A feeling that you are not worthy to be a priest

This might seem like a paradox, but it can be true. Sometimes someone may have a deep feeling that the priesthood or consecrated life is too much of an ideal for them, that they are not worthy, or not good enough, or not capable enough. These feelings can be a sign of humility, an indication that someone has a healthy sense of their own limitations, and a high sense of the dignity of this calling. The feeling of unworthiness may, strangely, be a sign that someone has a true appreciation for what this vocation means, and that they will be open to asking for God’s help and the help of the Church. It would be worrying if someone thought any kind of Christian commitment was easy; or if they thought they could achieve it through their own efforts.
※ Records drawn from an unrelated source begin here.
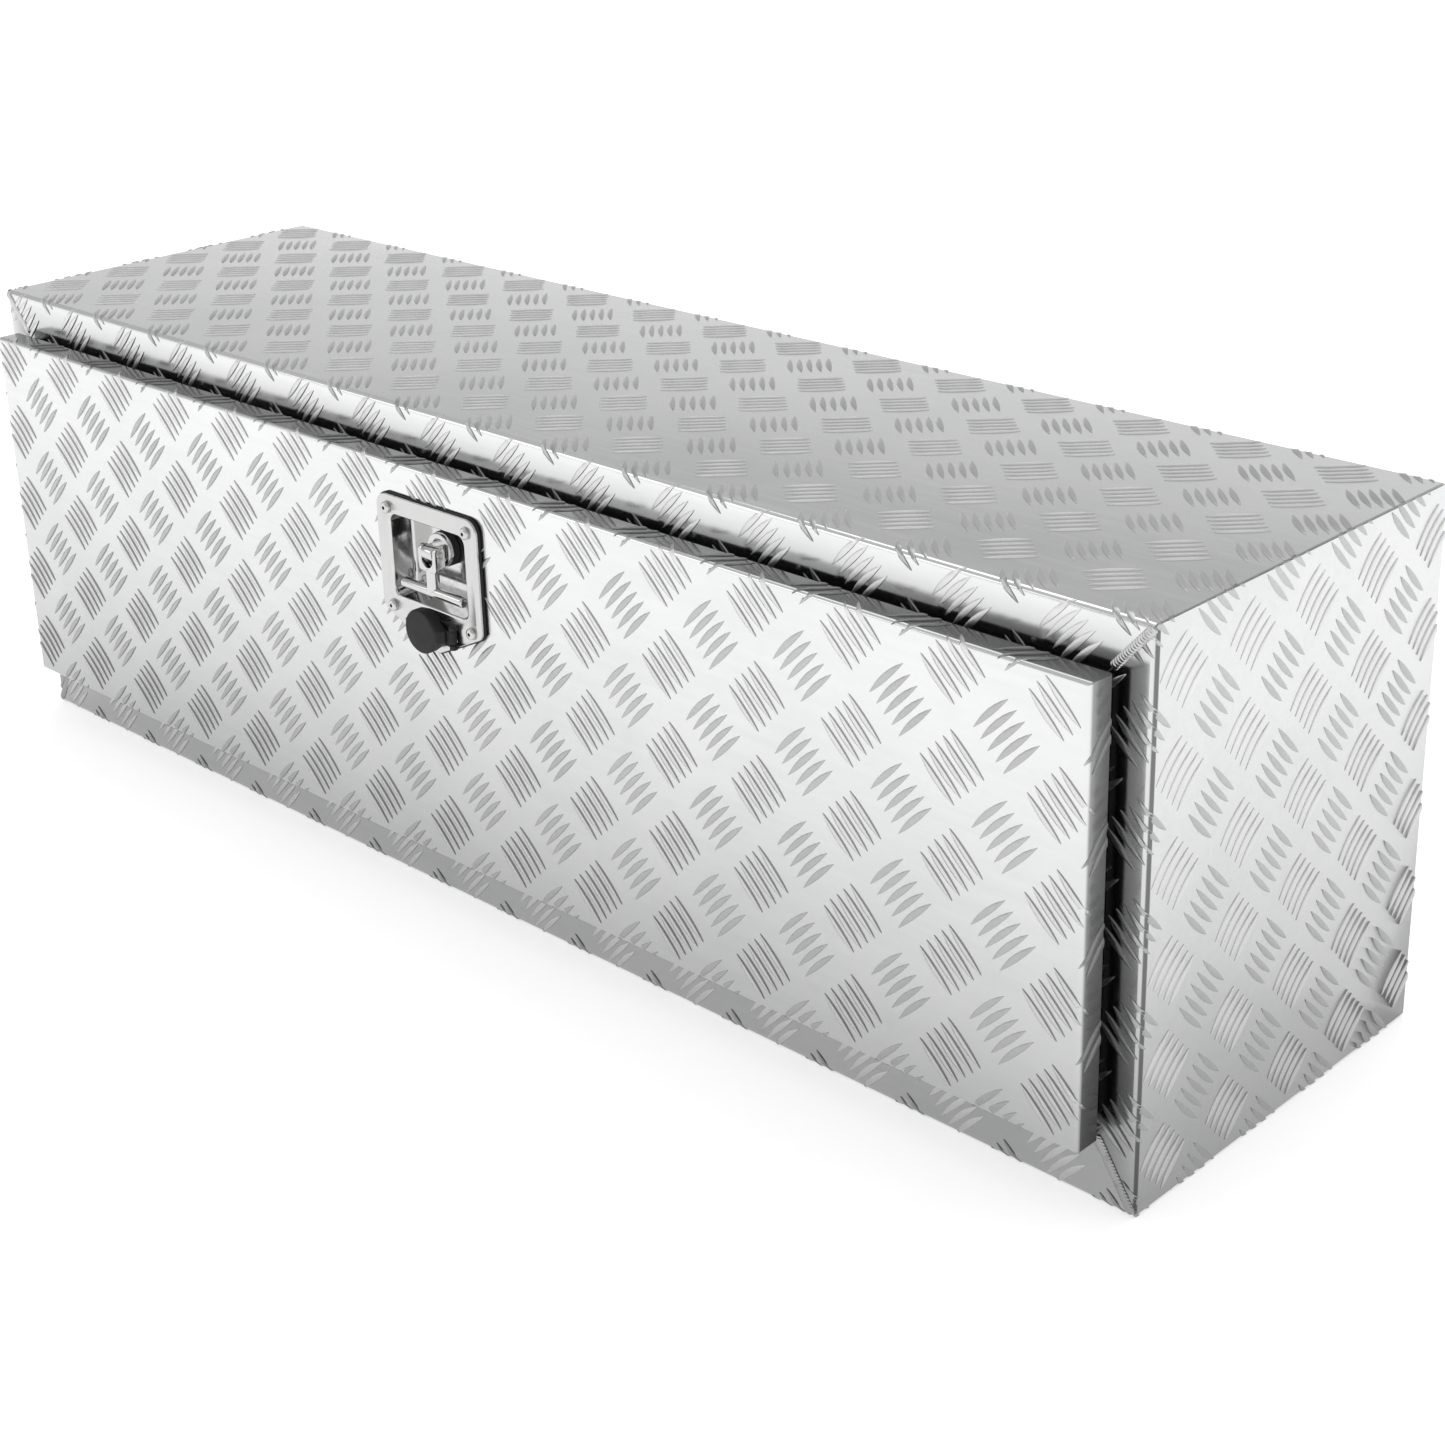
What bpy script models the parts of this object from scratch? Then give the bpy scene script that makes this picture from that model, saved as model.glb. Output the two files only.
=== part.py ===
"""Tread-plate truck tool box.

A folded aluminium body, a drop-down front door on a full-length hinge, two slotted door stays,
and a recessed folding T-handle latch with a key lock under a flip cap.

Metres, +Z up. X runs along the box, the door faces -Y, and the origin is the centre of the
body's bottom face. Depths called "out" are measured forward from the front of the body's frame.
"""

import math

import bmesh
import bpy
from mathutils import Vector

MM = 0.001
GAP = 0.3 * MM  # clearance between pieces that touch

# Body
BODY_LENGTH = 1220 * MM
BODY_DEPTH = 325 * MM
BODY_HEIGHT = 395 * MM
SHEET = 2 * MM
BEND = 4 * MM  # outside radius of a fold
TOP_FLANGE = 50 * MM
BOTTOM_FLANGE = 70 * MM
END_FLANGE = 44 * MM
LIP_DEPTH = 25 * MM
FRAME_Y = -BODY_DEPTH / 2
OPENING_HALF = BODY_LENGTH / 2 - END_FLANGE
OPENING_BOTTOM = BOTTOM_FLANGE
OPENING_TOP = BODY_HEIGHT - TOP_FLANGE

# Door
DOOR_HALF = 586 * MM
DOOR_BOTTOM = 49 * MM
DOOR_TOP = 362 * MM
DOOR_FRONT = 28 * MM
DOOR_REAR = 8 * MM
DOOR_LIP = 12 * MM
DOOR_BEND = 3 * MM
LINER_HALF = 530 * MM
LINER_SHEET = 1.5 * MM
LINER_MARGIN = 4 * MM
LINER_WINDOW = 52 * MM  # half width of the window round the latch

# Seal between the frame and the door
SEAL_INSET = 5 * MM
SEAL_WIDTH = 9 * MM
SEAL_BOTTOM = 58 * MM

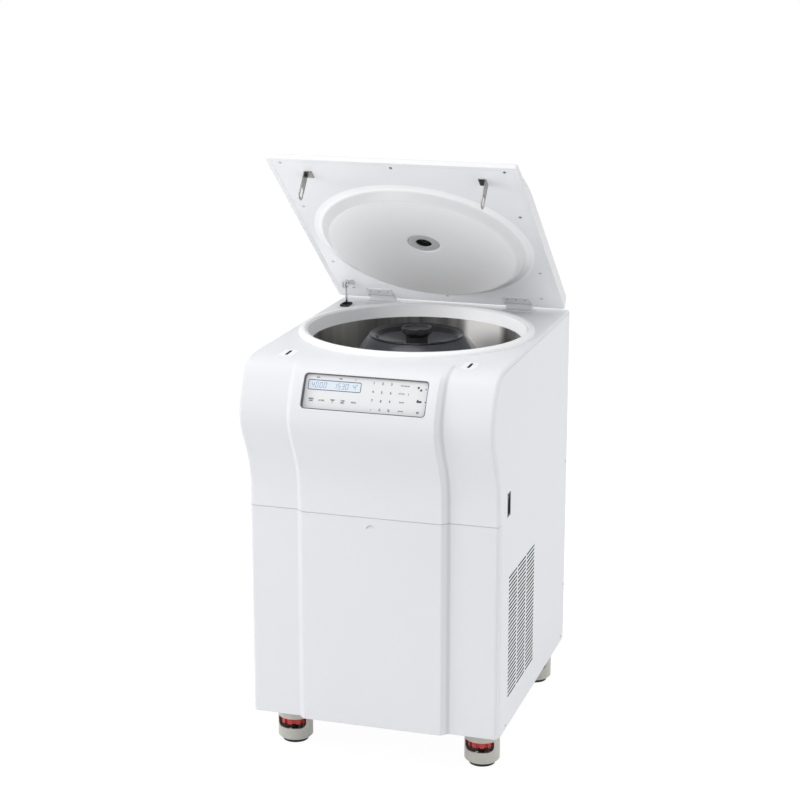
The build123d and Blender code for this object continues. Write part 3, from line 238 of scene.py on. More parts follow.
def powder_coat(paint, colour, edge):
    """The colour of coated steel. Its gloss and its orange peel go straight to the shader."""
    drift = paint.noise(0.25)
    paint.set(roughness=0.36 + 0.08 * drift)
    paint.set(normal=paint.bump(paint.noise(peel_size, 3), peel_depth, edge))
    return paint.blend(drift, shade_of(colour, 0.975), colour)


def plastic_skin(paint, colour, roughness=0.42, grain=0.0009, depth=0.00003, edge=0.0008):
    """The colour of moulded plastic. Its gloss and its fine pits go straight to the shader."""
    pits = paint.noise(grain, 2)
    paint.set(roughness=roughness + 0.06 * pits, normal=paint.bump(pits, depth, edge))
    return paint.blend(paint.noise(0.3), shade_of(colour, 0.97), colour)


def coated_steel(name, colour):
    paint = Painter(name)
    paint.set(base_color=powder_coat(paint, colour, 0.0008))
    return paint.material


def slotted_steel(name, colour, face_x, low, high):
    """Coated steel whose slots, between two corners in y and z, have painted shade on their walls inside the
    sheet.
    """
    paint = Painter(name)
    x, y, z = paint.axes()
    inside = (x < face_x - 0.00025) * (y > low[0]) * (y < high[0]) * (z > low[1]) * (z < high[1])
    paint.set(base_color=paint.blend(inside, powder_coat(paint, colour, 0.0005), slot_wall_shade))
    return paint.material


def moulded(name, colour, roughness=0.42, grain=0.0009, depth=0.00003, edge=0.0008, gloss=0.5):
    paint = Painter(name)
    paint.set(base_color=plastic_skin(paint, colour, roughness, grain, depth, edge))
    paint.set(specular_ior_level=gloss)
    return paint.material


def creased(name, colour, crease_x, half=0.0006, blur=0.006, dark=0.16):
    """The covers' plastic, with painted shade along the upright inner corner on the right."""
    paint = Painter(name)
    x, y, z = paint.axes()
    # Painted shade along the front's inner corner, on the right side only.
    corner = paint.within(x, crease_x, half, blur) * (y < front_of_cover)
    plain = plastic_skin(paint, colour, edge=0.0012)
    paint.set(base_color=paint.blend(corner * dark, plain, (0, 0, 0)))
    return paint.material


def rubber(name, colour=(0.02, 0.02, 0.021), dusty=(0.045, 0.045, 0.046)):
    paint = Painter(name)
    dust = paint.noise(0.004, 4)
    paint.set(base_color=paint.blend(dust.band(0.5, 0.8), colour, dusty), roughness=0.62 + 0.15 * dust)
    paint.set(normal=paint.bump(paint.noise(0.0008), 0.00004))
    return paint.material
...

An attraction to marriage and family life

This might seem a strange point. Obviously, an attraction to marriage and family life is not a sign that you should become a priest or consecrated person. But it is true that someone with a deep and strong pull towards marriage can be called by the Lord to become a priest or consecrated person. God is not playing games and asking you to do what is impossible – to be married and not married at the same time. Rather, you may have a very natural desire for marriage and family, it’s part of who you are as a man or woman, but the Lord might be calling you to let go of that so that you can discover another way of giving your life in love – as a priest or consecrated person. You need to look at all the other signs above; but this section is just to show you that an attraction to marriage does not necessarily mean you should rule out another vocation.

In all this, take courage, because the Lord is on your side and he will never leave you alone.